[What the exercise asks]
Word for word, restate every line of the material.

** start Records supplied **

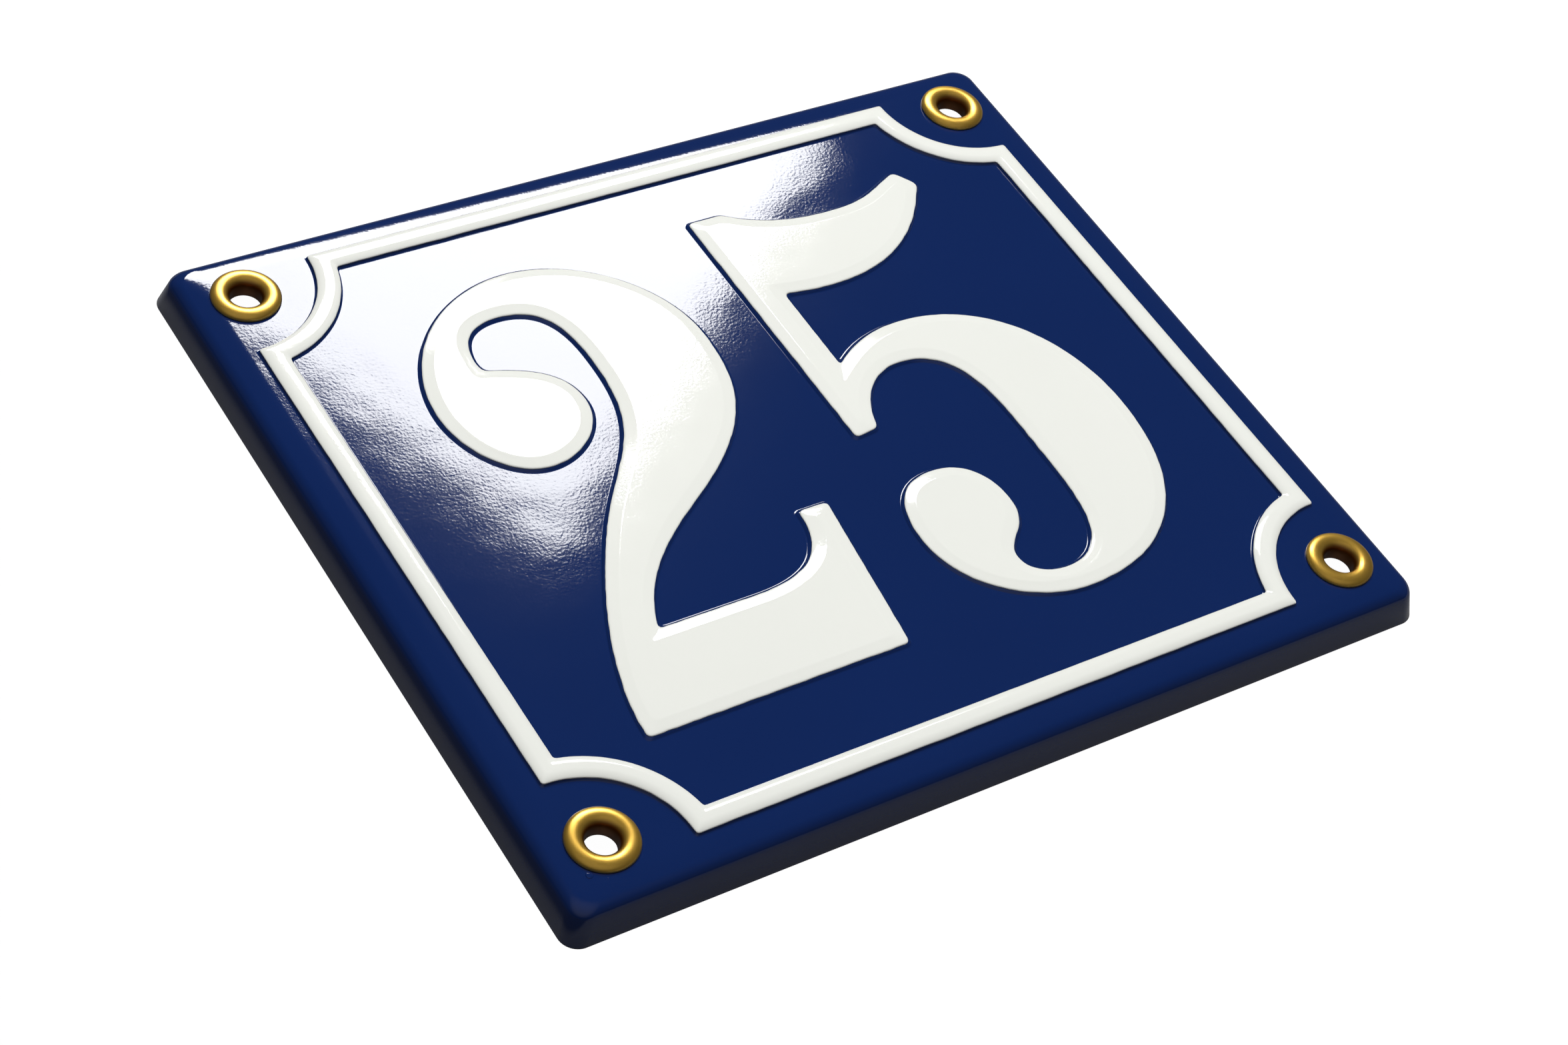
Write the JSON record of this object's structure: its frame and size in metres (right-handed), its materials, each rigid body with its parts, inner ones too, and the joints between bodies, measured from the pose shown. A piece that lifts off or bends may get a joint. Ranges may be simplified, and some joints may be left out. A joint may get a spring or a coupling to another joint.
{
  "type": "house number plaque",
  "caption": "Enamelled pressed-steel house number plaque with raised white numerals and border, turned-down rim and brass eyelets in its fixing holes.",
  "frame": {"origin": "under the middle of the plate, level with the foot of its turned-down rim", "axes": "+X along the number, +Y up the number, +Z out of the face; the plaque lies face up on its rim"},
  "size_m": [0.14, 0.12, 0.007],
  "materials": {
    "blue_enamel": "glossy deep blue vitreous enamel on pressed steel",
    "white_enamel": "glossy warm white vitreous enamel",
    "brass": "smooth bright brass, lightly scuffed"
  },
  "bodies": {
    "root": {"plaque": "blue_enamel", "white_enamel": "white_enamel", "eyelets": "brass"}
  },
  "joints": []
}
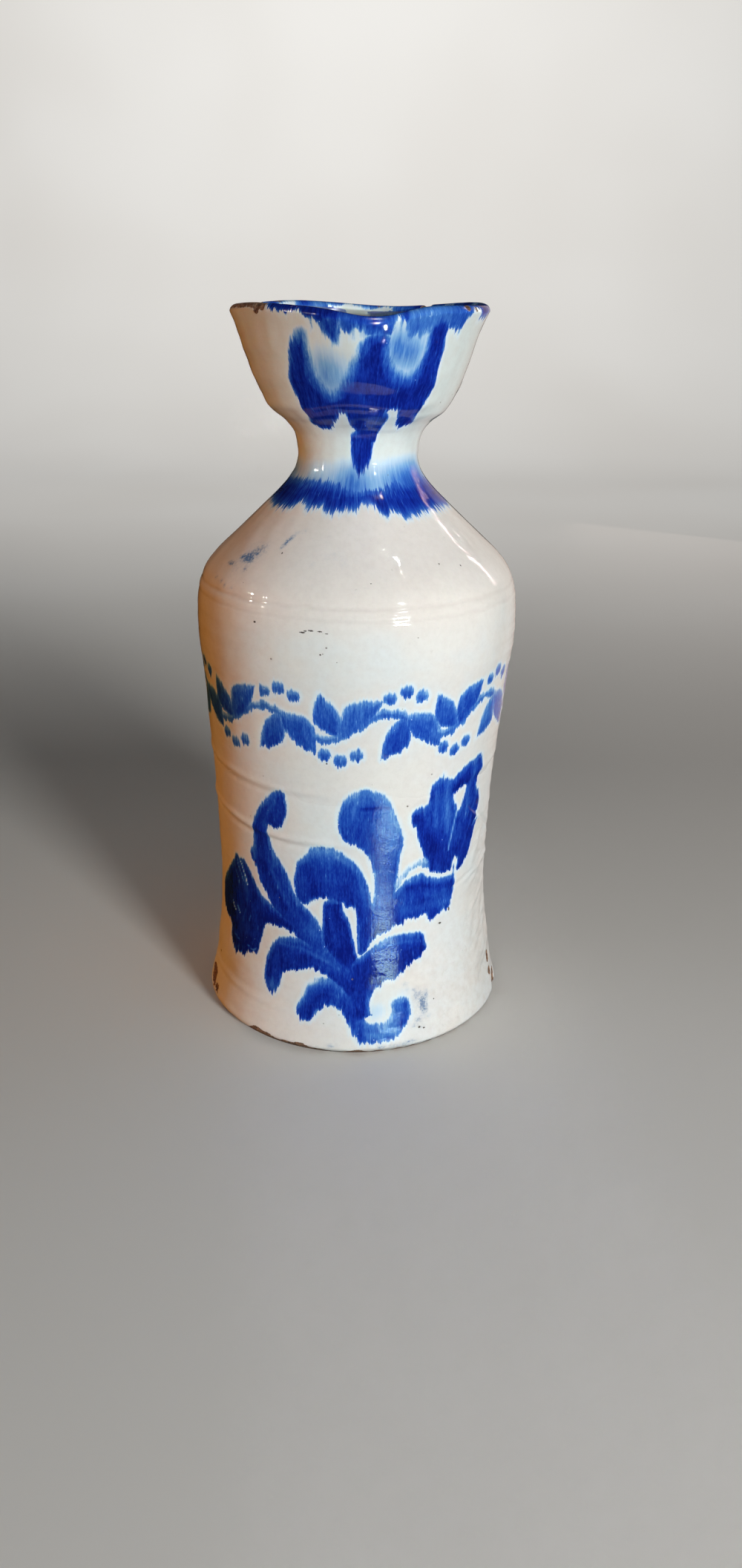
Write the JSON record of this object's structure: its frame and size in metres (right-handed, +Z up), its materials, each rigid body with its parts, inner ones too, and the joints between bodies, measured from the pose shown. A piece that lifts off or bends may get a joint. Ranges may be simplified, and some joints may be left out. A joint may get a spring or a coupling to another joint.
{
  "type": "glazed earthenware jug",
  "caption": "Tall hand-thrown earthenware jug with a tapering shoulder, narrow neck, flared pinched mouth and strap handle, for serving wine or water.",
  "frame": {"origin": "centre of the flat foot, on the table", "axes": "+Z up along the jug's axis, -Y towards the pouring lip, +Y towards the handle"},
  "size_m": [0.1212, 0.1472, 0.27],
  "materials": {
    "white_glaze": "glossy warm white tin glaze, painted in cobalt blue",
    "handle_glaze": "glossy warm white tin glaze",
    "joint_clay": "fired buff clay under the glaze"
  },
  "bodies": {
    "root": {"lower_body": "white_glaze", "shoulder": "white_glaze", "neck_and_mouth": "white_glaze", "shoulder_seam_coil": "joint_clay", "neck_seam_coil": "joint_clay", "strap_handle": "handle_glaze", "handle_top_wad": "joint_clay", "handle_bottom_wad": "joint_clay"}
  },
  "joints": []
}
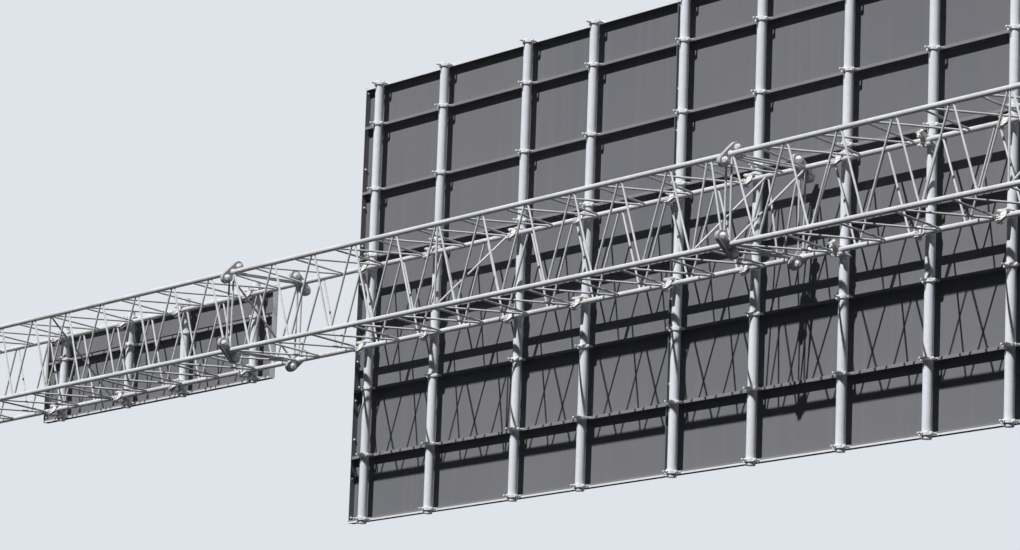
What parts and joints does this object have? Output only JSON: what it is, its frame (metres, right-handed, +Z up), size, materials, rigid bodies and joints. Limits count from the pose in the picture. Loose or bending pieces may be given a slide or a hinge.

** end Records supplied **

[Final result]
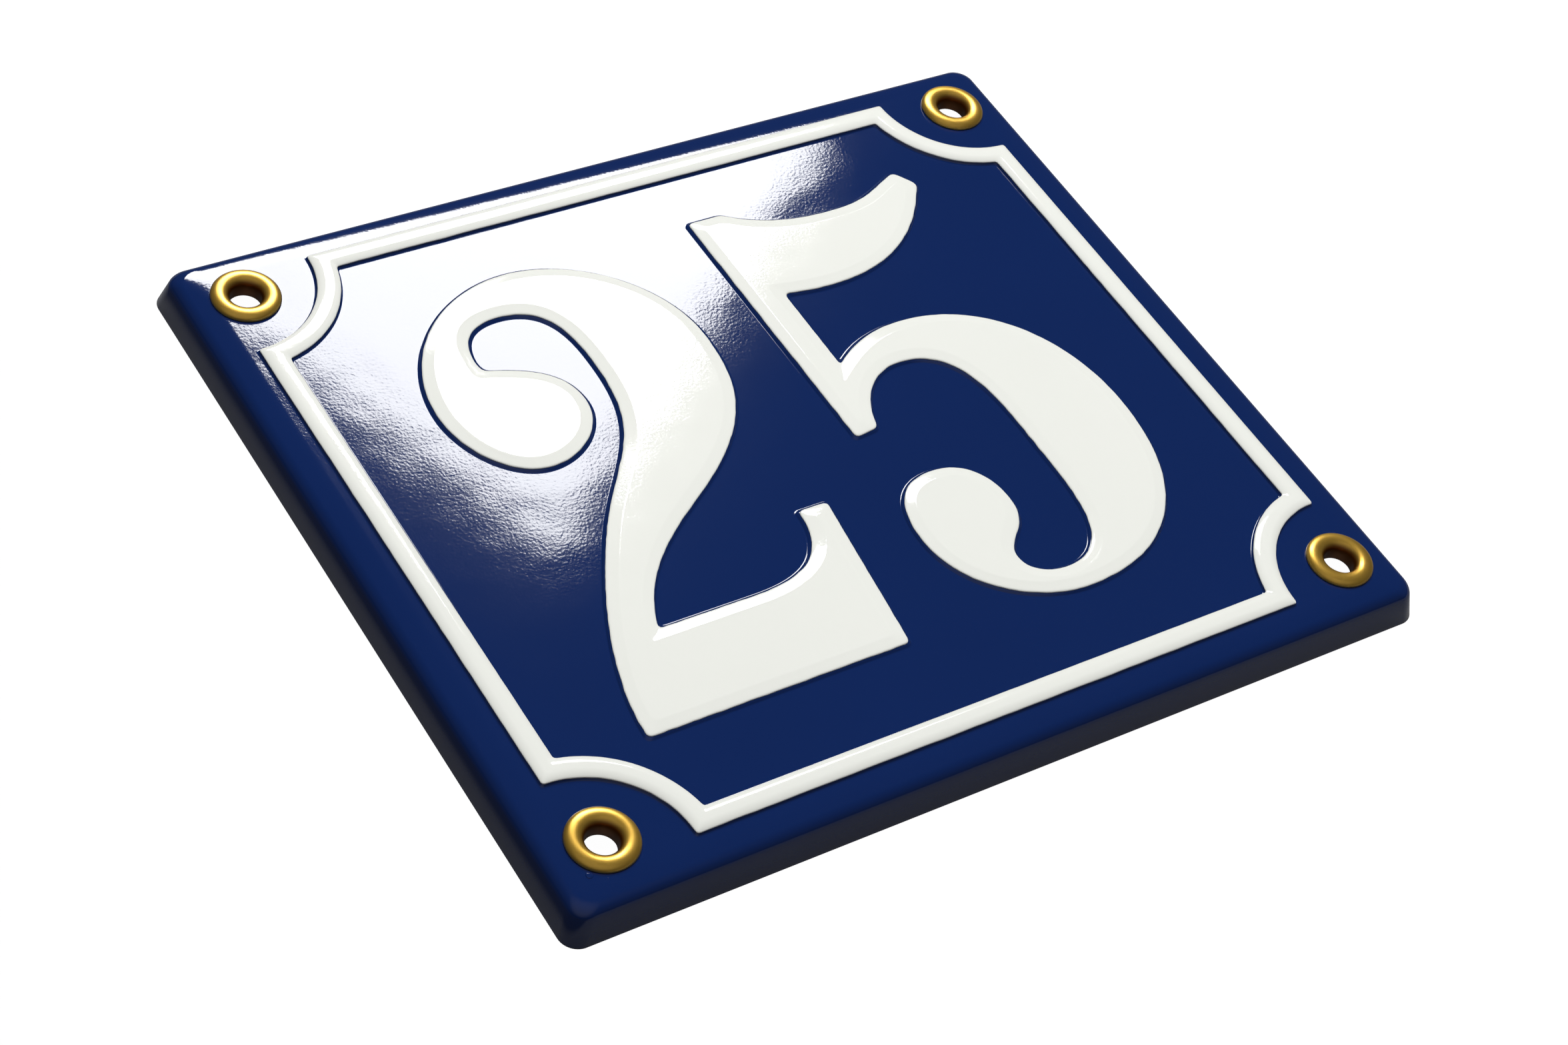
Write the JSON record of this object's structure: its frame and size in metres (right-handed), its materials, each rigid body with its parts, inner ones too, and the joints between bodies, measured from the pose shown. A piece that lifts off or bends may get a joint. Ranges may be simplified, and some joints may be left out. A joint may get a spring or a coupling to another joint.
{
  "type": "house number plaque",
  "caption": "Enamelled pressed-steel house number plaque with raised white numerals and border, turned-down rim and brass eyelets in its fixing holes.",
  "frame": {"origin": "under the middle of the plate, level with the foot of its turned-down rim", "axes": "+X along the number, +Y up the number, +Z out of the face; the plaque lies face up on its rim"},
  "size_m": [0.14, 0.12, 0.007],
  "materials": {
    "blue_enamel": "glossy deep blue vitreous enamel on pressed steel",
    "white_enamel": "glossy warm white vitreous enamel",
    "brass": "smooth bright brass, lightly scuffed"
  },
  "bodies": {
    "root": {"plaque": "blue_enamel", "white_enamel": "white_enamel", "eyelets": "brass"}
  },
  "joints": []
}
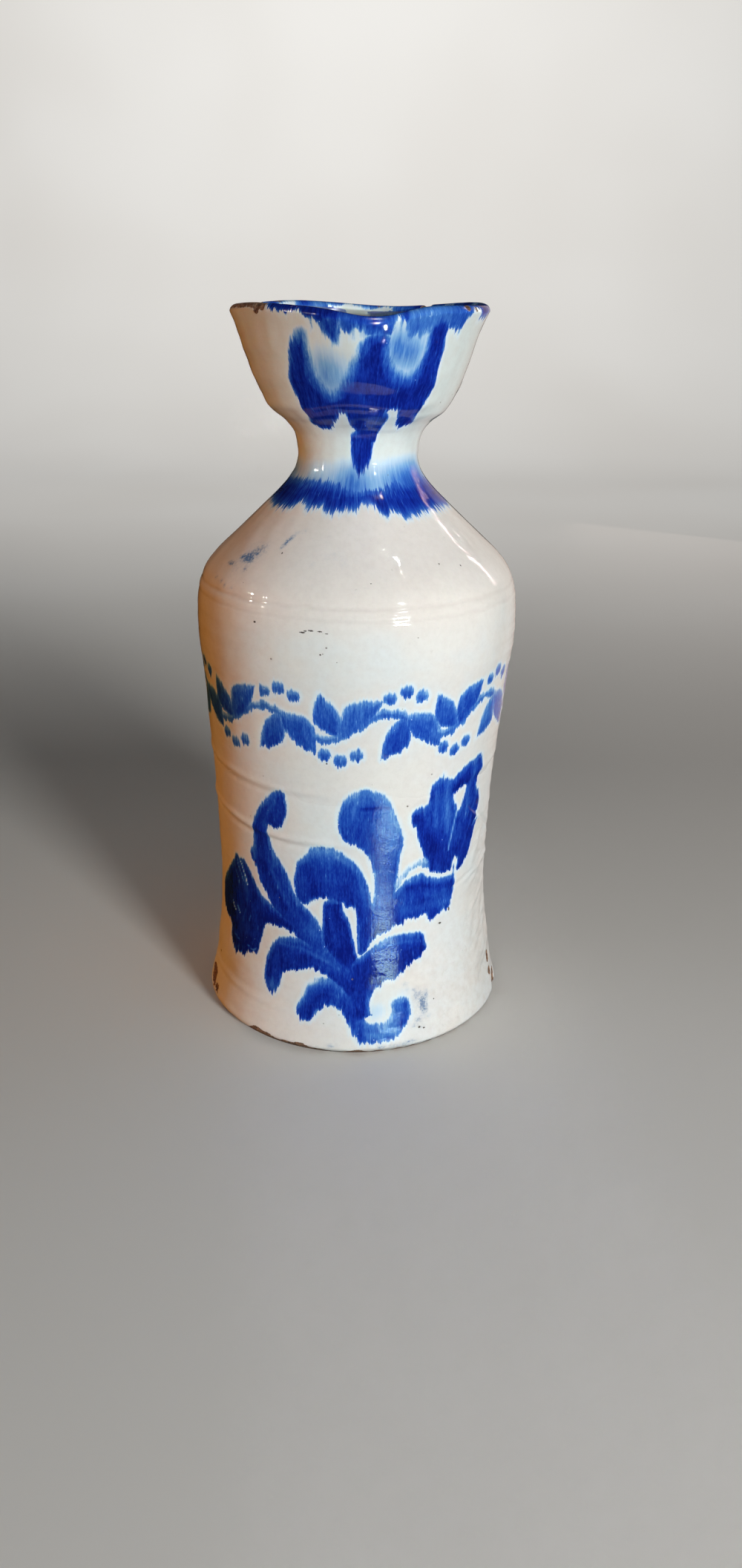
Write the JSON record of this object's structure: its frame and size in metres (right-handed, +Z up), its materials, each rigid body with its parts, inner ones too, and the joints between bodies, measured from the pose shown. A piece that lifts off or bends may get a joint. Ranges may be simplified, and some joints may be left out. A joint may get a spring or a coupling to another joint.
{
  "type": "glazed earthenware jug",
  "caption": "Tall hand-thrown earthenware jug with a tapering shoulder, narrow neck, flared pinched mouth and strap handle, for serving wine or water.",
  "frame": {"origin": "centre of the flat foot, on the table", "axes": "+Z up along the jug's axis, -Y towards the pouring lip, +Y towards the handle"},
  "size_m": [0.1212, 0.1472, 0.27],
  "materials": {
    "white_glaze": "glossy warm white tin glaze, painted in cobalt blue",
    "handle_glaze": "glossy warm white tin glaze",
    "joint_clay": "fired buff clay under the glaze"
  },
  "bodies": {
    "root": {"lower_body": "white_glaze", "shoulder": "white_glaze", "neck_and_mouth": "white_glaze", "shoulder_seam_coil": "joint_clay", "neck_seam_coil": "joint_clay", "strap_handle": "handle_glaze", "handle_top_wad": "joint_clay", "handle_bottom_wad": "joint_clay"}
  },
  "joints": []
}
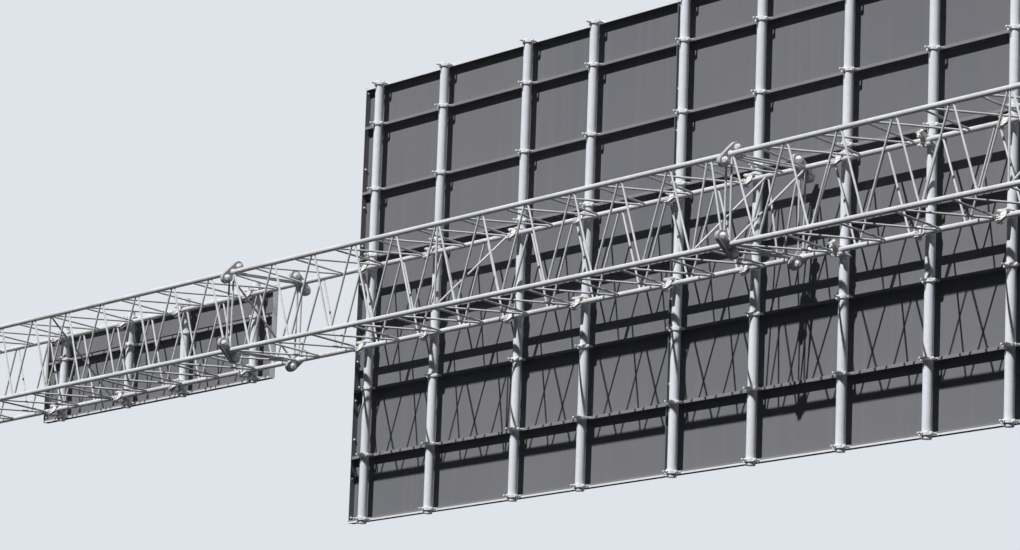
What parts and joints does this object have? Output only JSON: what it is, its frame (metres, right-handed, +Z up), size, materials, rigid bodies and joints. Limits count from the pose in the picture. Loose or bending pieces may be given a slide or a hinge.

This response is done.